• [REQUIRED TASK]
Repeat only the lines running from the beginning of the material through the line that contains "return ((s - s1)".

• [RECORDED DATA]
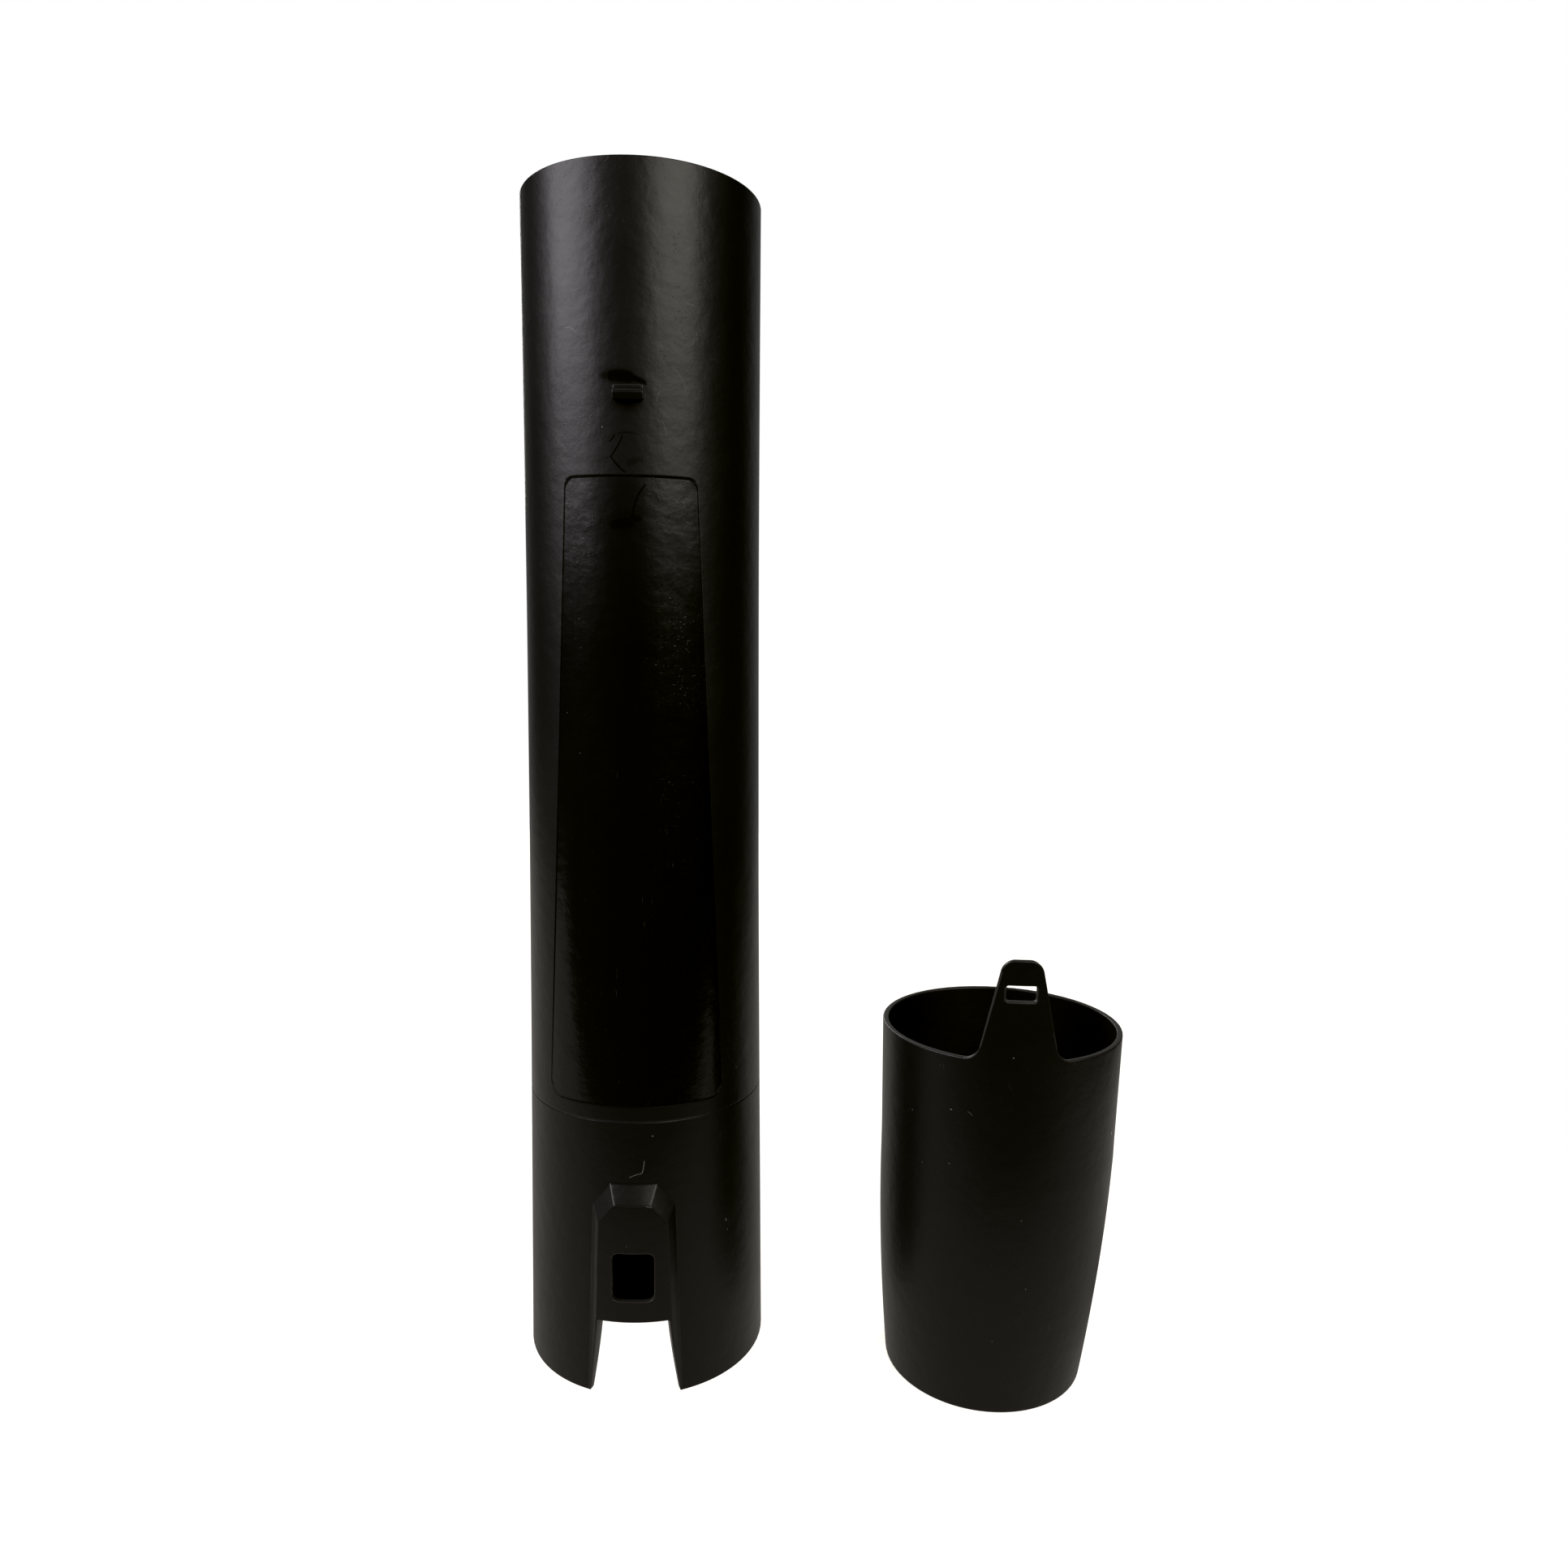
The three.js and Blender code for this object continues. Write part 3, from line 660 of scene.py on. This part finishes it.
def tube_radius(z):
    """Straight cone up to the ring; above it a cone less a shallow parabola."""
    t = np.clip((z - RING_Z) / (TOP_MM - RING_Z), 0, 1)
    collar = FOOT_R + (RING_R - FOOT_R) * z / RING_Z
    barrel = RING_R + (END_R - RING_R) * t - WAIST * 4 * t * (1 - t)
    return np.where(z < RING_Z, collar, barrel)


def boss_foot(z):
    """Half the width of the boss where it meets the collar: a straight line, narrower upwards."""
    return 18.4 - 0.0285 * z


def boss_land(z):
    """Half the width of the boss's flat top."""
    return 14.57 - 0.0287 * z


def panel_side(z):
    """Half the width of the label panel."""
    return 37.8 - 0.0511 * (z - 120)


def across(point_a, point_b, s, z):
    """Distance outside the line from a to b, for a shape on its left going up the right-hand side."""
    (s1, z1), (s2, z2) = point_a, point_b
    length = math.hypot(s2 - s1, z2 - z1)
    return ((s - s1) * (z2 - z1) - (z - z1) * (s2 - s1)) / length


def boss_height(s, z):
    """A table mountain: three slopes climb inward from the foot's outline and meet the flat land."""
    s = np.abs(s)
    flank = (boss_foot(z) - s) / (boss_foot(z) - boss_land(z))
    bevel = -across((16.2, 77.0), (9.0, BOSS_TOP), s, z) / 6.4
    brow = (BOSS_TOP - z) / 6.8
    return BOSS_RISE * softer(soft_min(soft_min(flank, bevel, 0.03), brow, 0.03), 0.04)


def panel_outline(s, z):
    """The label panel: a tall shape with slanting sides, wider below, and rounded corners."""
    sides = (np.abs(s) - panel_side(z)) * 0.9987
    low = inside_both(sides, PANEL_LOW - z, 6.5)
    high = inside_both(sides, z - PANEL_HIGH, 3.8)
    return np.where(z < 220, low, high)


def tube_outer(a, z):
    """The duct's radius plus the boss, less the panel's shallow step and a fine groove at the ring. The step
    is deeper up the panel, and eased over a third of a millimetre at its edge."""
    s, h = a * TUBE_ARC, z / MM
    r = tube_radius(h) + boss_height(s, h)
    depth = 0.17 + 0.16 * np.clip((h - 118) / 60, 0, 1)
    r = r - depth * (1 - softer((panel_outline(s, h) + 0.3) / 0.36, 0.2))
    r = r - 0.16 * np.exp(-(((h - RING_Z) / 0.3) ** 2))
    return r * MM


def tube_inner(a, z):
    """The outside less the wall, hollowed behind the boss for the release button, with a rib at the ring."""
    s, h = a * TUBE_ARC, z / MM
    channel = inside_both(np.abs(s) - 12, h - 72, 1.5)
    pocket = (1 - softer((channel + 0.3) / 0.6, 0.2)) * BOSS_RISE
    rib = softer((h - 106.6) / 0.6, 0.2) * softer((111.4 - h) / 1.5, 0.2) * 1.4
    return (tube_radius(h) - WALL + pocket - rib) * MM


def tube_plastic_edge(a, z):
    """Plastic between foot and end, less the notch and the window."""
    s, h = a * TUBE_ARC, z / MM
    flare = 13.05 + 4.65 * np.clip((NOTCH_TOP - h) / NOTCH_TOP, 0, 1.2) ** 1.3
    notch = inside_both(np.abs(s) - flare, h - NOTCH_TOP, 0.9)
    window = inside_both(np.abs(s) - 7.6, np.abs(h - 50.5) - 9.6, 2.6)
    body = np.maximum(-h, h - TOP_MM)
    return inside_both(inside_both(body, -notch, 0.7), -window, 0.3) * MM


def tube_columns(z):
    """Azimuths of the grid's columns. They crowd at the boss's two side lines on the collar, and at the
    panel's edge on the barrel, and slide smoothly from one to the other between."""
    h = z / MM
    share = np.clip((h - 88) / 20, 0, 1)
    share = share * share * (3 - 2 * share)
    near = boss_land(h) * (1 - share) + (panel_side(h) - 0.7) * share
    far = boss_foot(h) * (1 - share) + (panel_side(h) + 0.5) * share
    beyond = far + 2.2
    back = np.full_like(h, math.pi * TUBE_ARC)
    return fan((near, 34, 1), (far, 9, 1), (beyond, 5, 1), (back, 34, 1.75)) / TUBE_ARC


def ellipse(s, z, s0, z0, ws, wz, tilt=0.0):
    """A soft spot: 1 less the distance from its middle in half widths, and 0 past its edge."""
    c, k = math.cos(tilt), math.sin(tilt)
    u, v = ((s - s0) * c + (z - z0) * k) / ws, ((z - z0) * c - (s - s0) * k) / wz
    return np.clip(1 - np.hypot(u, v), 0, 1)


def panel_mask(a, z):
    """1 on the label panel, less near its top where hands have dulled it."""
    h = z / MM
    kept = np.clip((341 - h) / 56, 0, 1)
    return (1 - softer((panel_outline(a * TUBE_ARC, h) + 0.2) / 0.4, 0.2)) * (0.4 + 0.6 * kept)


def tube_gloss(a, z):
    """Soft glossy spots round the catch, and one where a hand has touched the panel's top."""
    s, h = a * TUBE_ARC, z / MM
    halo = ellipse(s, h, -3, 373.2, 11, 3.6, -0.1) + ellipse(s, h, 0, 364.0, 8, 3.2)
    print_top = ellipse(s, h, -2, 326, 7, 5) * 0.5
    return np.clip(halo + print_top, 0, 1)


TUBE_MASKS = {"panel": panel_mask, "gloss": tube_gloss}


def tube_axis(z):
    """The tube stands upright and faces forward."""
    return TUBE_X, TUBE_Y, 0.0


# %% [markdown]
# ## Collar and barrel
#
# The rows of the grid are close together only where the shape needs them: over the boss, at the ring, and at
# the two ends of the label panel. One even grid that fine would have millions of faces. The tube is built as
# two sheets that meet at the ring, which keeps each one light.

# %% Build the tube
FILLET = 0.4
collar_heights = stops(FILLET, (89, 0.45), (RING_Z - 1.5, 1.6), (RING_Z, 0.15)) * MM
barrel_heights = stops(
    RING_Z, (RING_Z + 1.2, 0.15), (115.0, 0.9), (124.5, 0.35), (335.5, 3.4), (342.4, 0.3), (364, 2.4),
    (380, 0.8), (TOP_MM - 1.6, 3.4), (TOP_MM - FILLET, 0.4)) * MM


def tube_sheet(name, heights, **ends):
    return moulding(
        name, tube_columns(heights), heights, tube_axis, tube_outer, tube_inner, tube_plastic_edge,
        FILLET * MM, TUBE_ARC * MM, masks=TUBE_MASKS, **ends)


collar = tube_sheet("tube_collar", collar_heights, open_high=True)
barrel = tube_sheet("tube_barrel", barrel_heights, open_low=True)
for piece in (collar, barrel):
    piece.data.materials.append(tube_plastic)
    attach(piece, "tube")
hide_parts("blower_tube")

# %% [markdown]
# ## The catch
#
# A small wedge stands on the barrel below its end. Its ramp faces up, so the nozzle's tongue rides over it,
# and its hooked face looks down. It could be raised out of the barrel's own grid, as the boss is, but its
# edges are sharp and its face is undercut, which a change in radius can't be. So it is a piece of its own,
# sunk a little into the barrel.

# %% Catch
def catch(z_mid, width, height, rise):
    """The wedge's side outline, carried across its width. Each copy moves back by its offset squared over
    twice the radius, to follow the barrel's curve. A bevel then softens every edge."""
    face = tube_radius(np.array(z_mid))
    low, high = z_mid - height / 2, z_mid + height / 2
    outline = np.array([
        [face - 1.2, low + 0.3], [face, low + 0.3], [face + 0.75 * rise, low], [face + rise, low + 1.9],
        [face + rise, low + 2.5], [face + 0.45 * rise, high - 1.0], [face + 0.25 * rise, high - 0.8],
        [face + 0.3 * rise, high], [face - 1.2, high]])
    steps = np.linspace(-width / 2, width / 2, 13)
    sag = steps**2 / (2 * face)
    points = np.array([[x, -(r - g), h] for x, g in zip(steps, sag) for r, h in outline]) * MM
    k = len(outline)
    last = len(steps) - 1
    corners = [(i * k + j, i * k + (j + 1) % k) for i in range(last) for j in range(k)]
    quads = [[a, b, b + k, a + k] for a, b in corners]
    ends = [list(range(k))[::-1], list(range(last * k, last * k + k))]
    mesh = bpy.data.meshes.new("catch")
    mesh.from_pydata((points + np.array([TUBE_X, TUBE_Y, 0])).tolist(), [], quads + ends)
    for key in ("panel", "gloss", "edge", "outside"):
        point_values(mesh, key, np.full(len(points), float(key == "outside")))
    mesh.shade_smooth()
    made = bpy.data.objects.new("nozzle_catch", mesh)
    bpy.context.scene.collection.objects.link(made)
    bevel = made.modifiers.new("soften", "BEVEL")
    bevel.width, bevel.segments, bevel.limit_method = 0.16 * MM, 3, "ANGLE"
    made.modifiers.new("weights", "WEIGHTED_NORMAL")
    return made


catch_piece = catch(z_mid=TOP_MM - 74.0, width=10.4, height=4.8, rise=2.4)
catch_piece.data.materials.append(tube_plastic)
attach(catch_piece, "tube")

# %% [markdown]
# ## The nozzle
#
# The nozzle's sleeve slips over the tube's end. It is nearly straight, the taper below it is rounded, and
# the outlet is set over to one side. The tongue could be a piece of its own, but the real one is moulded
# with the rim and has no seam there. So it is the same sheet carried on above the rim, with a slot for the
# catch.

# %% Nozzle shape
RIM_MM, TIP_MM = RIM_Z / MM, TIP_Z / MM
BORE_R, RIM_OUT, ROOT_R, OUTLET_R = 43.83, 46.03, 45.23, 39.1
TAPER = 92.0
OUTLET_SHIFT = 2.0
SLOT_Z = 166.2


def nozzle_radius(z):
    """A power curve from the outlet to the sleeve, then a slight cone to the rim, with a faint swell
    between."""
    t = np.clip(z / TAPER, 0, 1)
    taper = OUTLET_R + (ROOT_R - OUTLET_R) * (1 - (1 - t) ** 1.75)
    sleeve = ROOT_R + (RIM_OUT - ROOT_R) * np.clip((z - TAPER) / (RIM_MM - TAPER), 0, 1)
    shoulder = 0.06 * np.exp(-(((z - TAPER) / 4.0) ** 2))
    return np.where(z < TAPER, taper, sleeve) + shoulder


def nozzle_outer(a, z):
    """The nozzle is round at every height."""
    return nozzle_radius(z / MM) * MM


def nozzle_inner(a, z):
    """The outside less a wall that thickens up the taper, then a step out to the sleeve's straight bore."""
    h = z / MM
    taper = nozzle_radius(h) - (2.3 + 0.6 * h / TAPER)
    return (taper + (BORE_R - taper) * softer((h - TAPER) / 0.5 + 0.5, 0.2)) * MM


def nozzle_edge(a, z):
    """Plastic below the rim or inside the tongue's outline, less the slot."""
    s, h = a * NOZZLE_ARC, z / MM
    side_line = (np.abs(s) - (9.2 + 0.222 * (SLOT_Z + 1 - h))) * 0.976
    tongue = inside_both(side_line, h - TIP_MM, 4.2)
    body = inside_either(h - RIM_MM, tongue, 4.6)
    slot = inside_both(np.abs(s) - 5.45, np.abs(h - SLOT_Z) - 2.8, 0.9)
    return inside_both(np.maximum(body, -h), -slot, 0.3) * MM


def nozzle_axis(z):
    """Upright in the sleeve; below it the middle moves over in a straight line to the outlet's."""
    lean = OUTLET_SHIFT * MM * np.maximum(0, 1 - z / (TAPER * MM))
    return NOZZLE_X - lean * math.cos(NOZZLE_TURN), NOZZLE_Y - lean * math.sin(NOZZLE_TURN), NOZZLE_TURN


# %% Build the nozzle
NOZZLE_FILLET = 0.5
nozzle_heights = stops(
    NOZZLE_FILLET, (2.2, 0.6), (RIM_MM - 51, 2.6), (RIM_MM - 47, 0.4), (RIM_MM - 4, 2.6),
    (TIP_MM - NOZZLE_FILLET, 0.45)) * MM
one = np.ones_like(nozzle_heights)
nozzle_columns = fan((one * 21, 46, 1), (one * 24, 5, 1), (one * math.pi * NOZZLE_ARC, 32, 1.6)) / NOZZLE_ARC
nozzle = moulding(
    "nozzle_and_tongue", nozzle_columns, nozzle_heights, nozzle_axis, nozzle_outer, nozzle_inner, nozzle_edge,
    NOZZLE_FILLET * MM, NOZZLE_ARC * MM)
nozzle.data.materials.append(nozzle_plastic)
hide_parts("nozzle_shell", "latch_tongue")
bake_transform(nozzle)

• [WRITTEN SOLUTION]
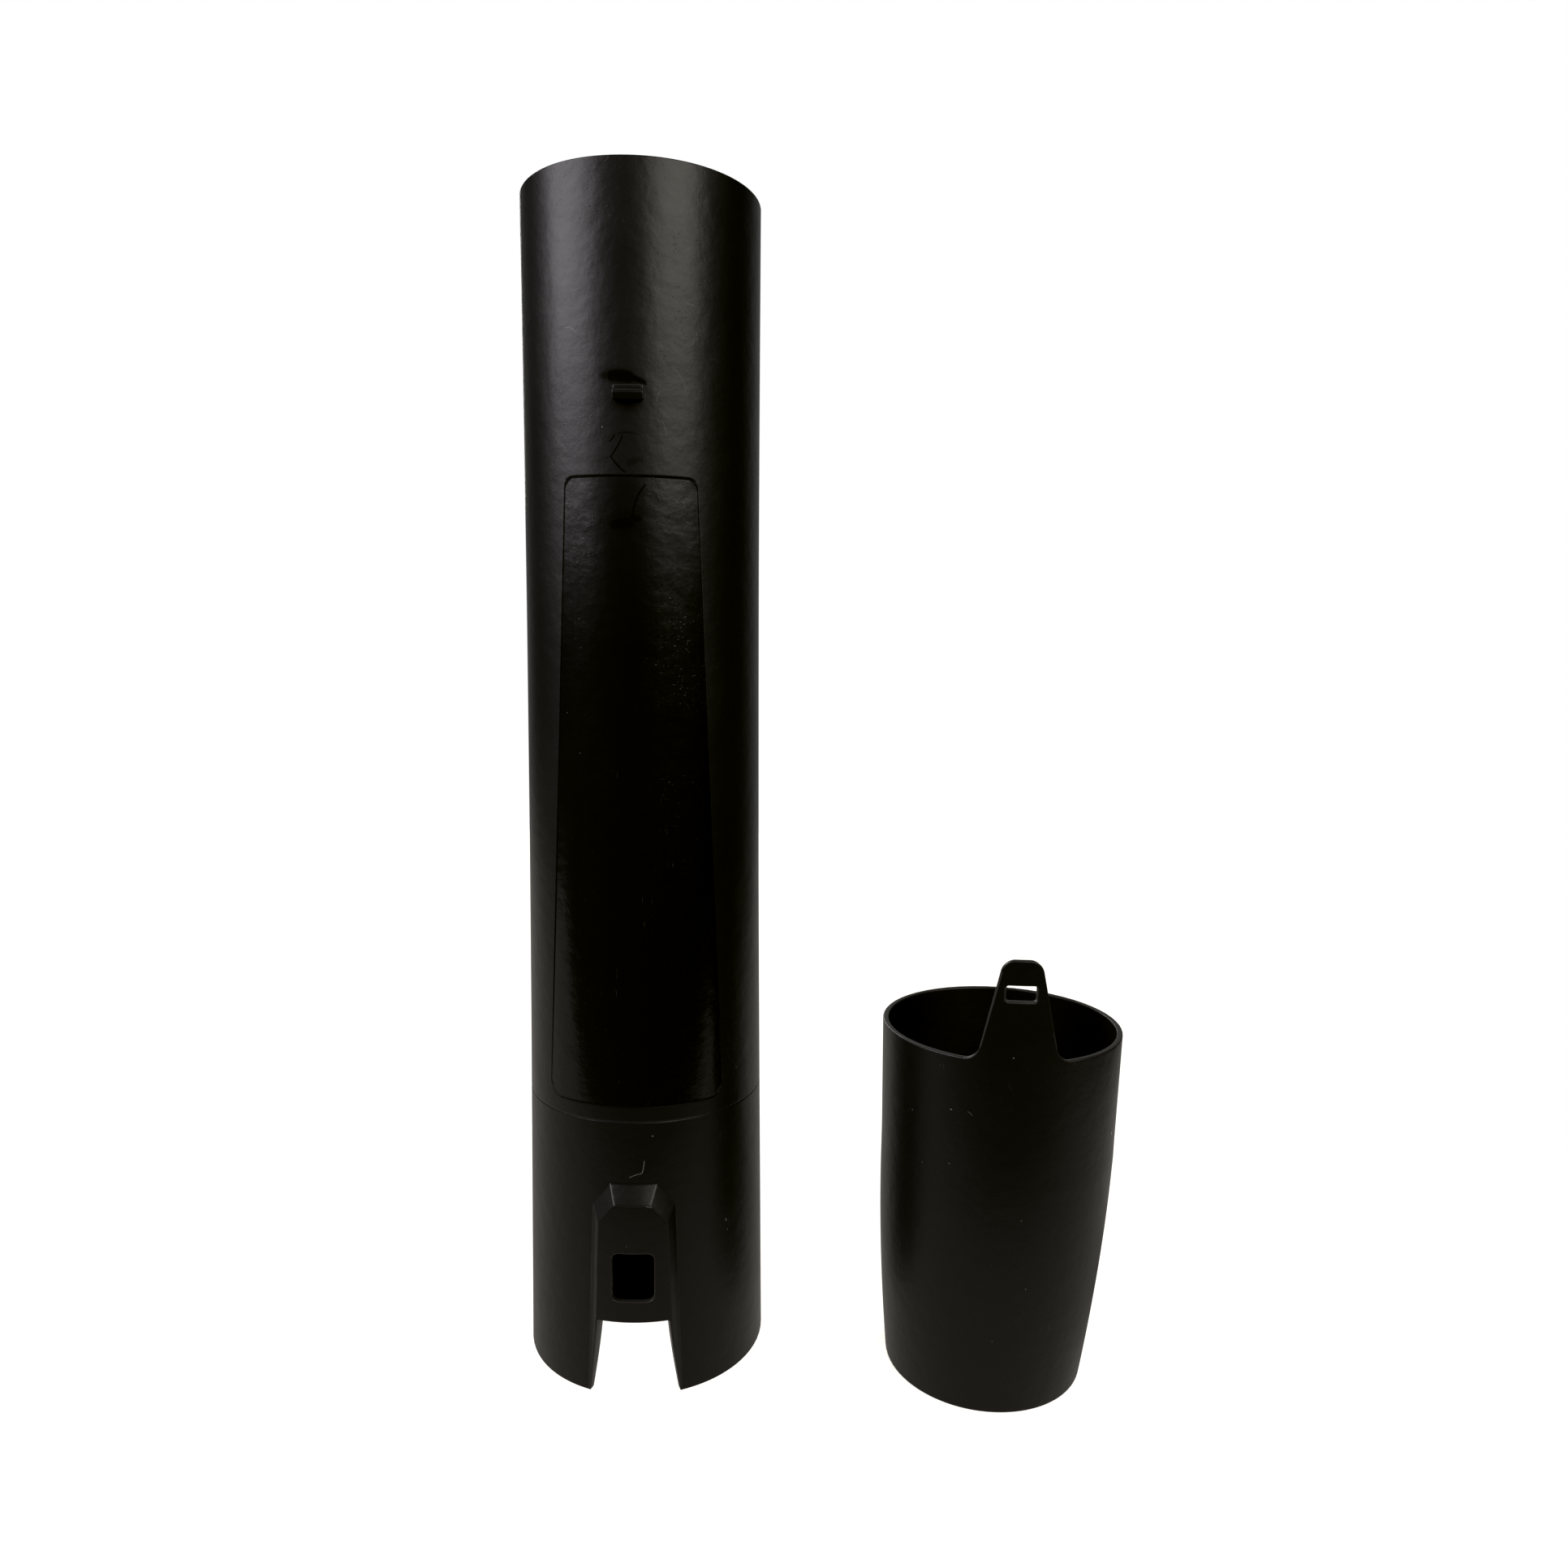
The three.js and Blender code for this object continues. Write part 3, from line 660 of scene.py on. This part finishes it.
def tube_radius(z):
    """Straight cone up to the ring; above it a cone less a shallow parabola."""
    t = np.clip((z - RING_Z) / (TOP_MM - RING_Z), 0, 1)
    collar = FOOT_R + (RING_R - FOOT_R) * z / RING_Z
    barrel = RING_R + (END_R - RING_R) * t - WAIST * 4 * t * (1 - t)
    return np.where(z < RING_Z, collar, barrel)


def boss_foot(z):
    """Half the width of the boss where it meets the collar: a straight line, narrower upwards."""
    return 18.4 - 0.0285 * z


def boss_land(z):
    """Half the width of the boss's flat top."""
    return 14.57 - 0.0287 * z


def panel_side(z):
    """Half the width of the label panel."""
    return 37.8 - 0.0511 * (z - 120)


def across(point_a, point_b, s, z):
    """Distance outside the line from a to b, for a shape on its left going up the right-hand side."""
    (s1, z1), (s2, z2) = point_a, point_b
    length = math.hypot(s2 - s1, z2 - z1)
    return ((s - s1) * (z2 - z1) - (z - z1) * (s2 - s1)) / length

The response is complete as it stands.